Section 8B: Adjustable input tax

Sub-Section (1): Notwithstanding anything contained in this Act, in relation to a tax period, a registered person shall not be allowed to adjust input tax in excess of ninety per cent of the output tax for that tax period:

Provided that the restriction on the adjustment of input tax in excess of ninety percent of the output tax, shall not apply in case of fixed assets or Capital goods:

Provided further that the Board may by notification in the official Gazette, exclude any person or class of persons from the purview of sub-section (1).

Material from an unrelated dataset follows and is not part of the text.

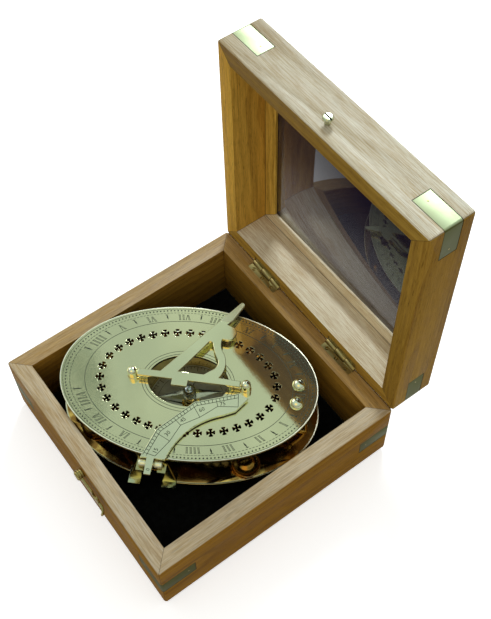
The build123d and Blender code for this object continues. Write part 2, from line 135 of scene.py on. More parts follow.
def capped_rows(rows, poles):
    """Closed rows of points, an array of (row, point, 3), joined by quads. The first row and the last are each
    drawn together to a pole by a fan of triangles."""
    count = rows.shape[1]
    n = len(rows) * count
    c = np.arange(count)
    d = (c + 1) % count
    first = np.stack([c, d, np.full(count, n)], -1)
    last = np.stack([d + n - count, c + n - count, np.full(count, n + 1)], -1)
    return np.concatenate([rows.reshape(-1, 3), poles]), [wrapped(len(rows), count), first, last]


def turned(profile, at=(0.0, 0.0), count=96, flutes=0, flute=0.0, fluted=(0, 0)):
    """A profile of (radius, height) carried once round an upright axis, its two ends on the axis. Rows from
    fluted[0] to fluted[1] have a radius less by flute times the half-wave |sin(flutes x angle / 2)|."""
    profile = np.array(profile, float)
    angle = np.arange(count) * 2 * math.pi / count
    radius = np.repeat(profile[1:-1, :1], count, 1)
    if flutes:
        rows = slice(fluted[0] - 1, fluted[1])
        radius[rows] -= flute * np.abs(np.sin(flutes * angle / 2))[None, :]
    x = at[0] + radius * np.cos(angle)
    y = at[1] + radius * np.sin(angle)
    z = np.repeat(profile[1:-1, 1:], count, 1)
    return capped_rows(np.stack([x, y, z], -1), [[*at, profile[0, 1]], [*at, profile[-1, 1]]])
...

Sub-Section (2): A registered person, subject to sub-section (1), may be allowed adjustment or refund of input tax not allowed under sub-section (1) subject to the following conditions, namely:–

(i) in the case of registered persons, whose accounts are subject to audit under the Companies Ordinance, 1984, upon furnishing a statement along with annual audited accounts, duly certified by the auditors, showing value additions less than the limit prescribed under sub-section (1) above; or

(ii) in case of other registered persons, subject to the conditions and restrictions as may be specified by the Board by notification in the official Gazette.

Sub-Section (3): The adjustment or refund of input tax mentioned in sub-sections (2), if any, shall be made on yearly basis in the second month following the end of the financial year of the registered person.

Sub-Section (4): Notwithstanding anything contained in sub-sections (1) and (2), the Board may, by notification in the official Gazette, prescribe any other limit of input tax adjustment for any person or class of persons.

Sub-Section (5): Any auditor found guilty of misconduct in furnishing the certificate mentioned in sub-section (2) shall be referred to the Council for disciplinary action under section 20D of Chartered Accountants, Ordinance, 1961 (X of 1961).

Sub-Section (6): In case a Tier-1 retailer does not integrate his retail outlet in the manner as prescribed under sub-section (9A) of section 3, during a tax period or part thereof, the adjustable input tax for whole of that tax period shall be reduced by 15 percent.